Sur Mars, la vitesse du son est plus faible que sur la terre, de 240 mètres/seconde contre 340 mètres/seconde sur Terre. « De fait, les sons se propagent assez mal. Si l’on prend l’hypothèse de deux êtres humains à l’air libre sur Mars (ce qui est juste impensable, un scaphandre étant nécessaire), ces deux personnes ne s’entendraient pas à dix mètres » commente Franck Montmessin. La raison ? L’atmosphère de Mars est très chargée en CO₂ (1) et dispose d’une pression 170 fois plus faible que celle présente sur la terre. 

Autre spécificité et non des moindres : il existe sur Mars deux vitesses de son, l’une pour les aigus, dont les tonalités se perdent vite et l’autre pour les graves. Ainsi dans l’hypothèse, il est vrai assez improbable, d’un orchestre jouant sur Mars, le résultat du concert s’avérerait une cacophonie, avec un décalage entre les aigus et les graves. « Il y aurait un déphasage entre les basses et hautes fréquences, pas énorme, mais réel, une différence de 10 mètres par seconde. Il faudrait que les violonistes jouent un peu en décalé des contrebassistes », ajoute le chercheur du CNRS. Il se réjouit que cette discipline physique qu’est l’acoustique démontre qu’elle peut donner des mesures scientifiques très élaborées.    
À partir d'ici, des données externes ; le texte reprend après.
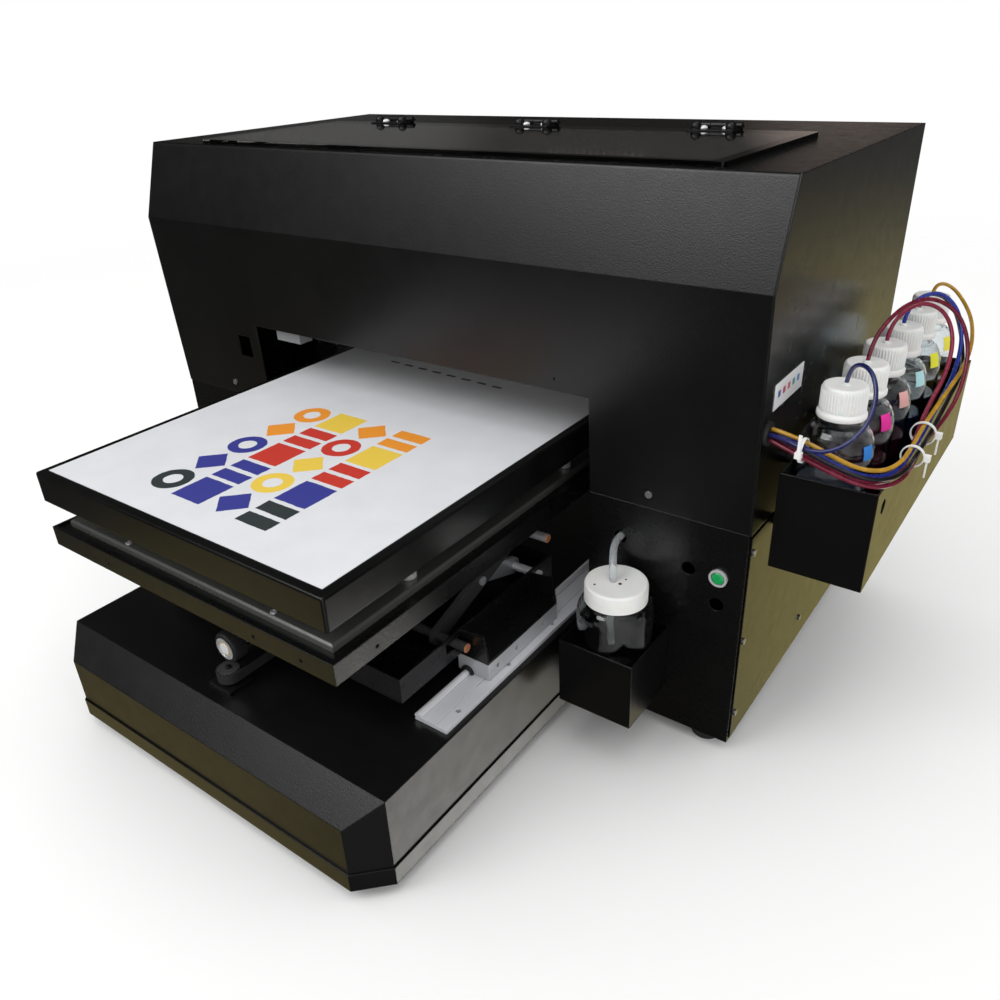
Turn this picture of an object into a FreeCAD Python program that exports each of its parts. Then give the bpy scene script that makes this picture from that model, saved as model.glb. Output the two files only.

A quand des sons titanesques ? 

L’homme n’a pour l’instant pas réussi à recueillir des sons d’une autre planète à part Mars. La Lune, satellite de la planète Terre, n’a pas d’atmosphère pour transporter le son qui est une onde de pression. Sans atmosphère, le son ne se propage pas ou alors à très basse fréquence et non audibles par l’homme.  De même sur des planètes glacées comme Vénus, on n’entend rien. En revanche, avec la sonde spatiale Dragonfly de la NASA, des perspectives de pouvoir recueillir, vers 2034, des sons sur Titan sont envisagées. Ce lointain satellite de Saturne bien que très froid (-180°C) détient une atmosphère composée à 80% d’azote et pourrait avoir une propagation du son proche de celle de la Terre… A Suivre !

Marianne Peyri

(1) L’atmosphère de Mars est composée à 96 % de CO₂ contre seulement 0,004% sur Terre.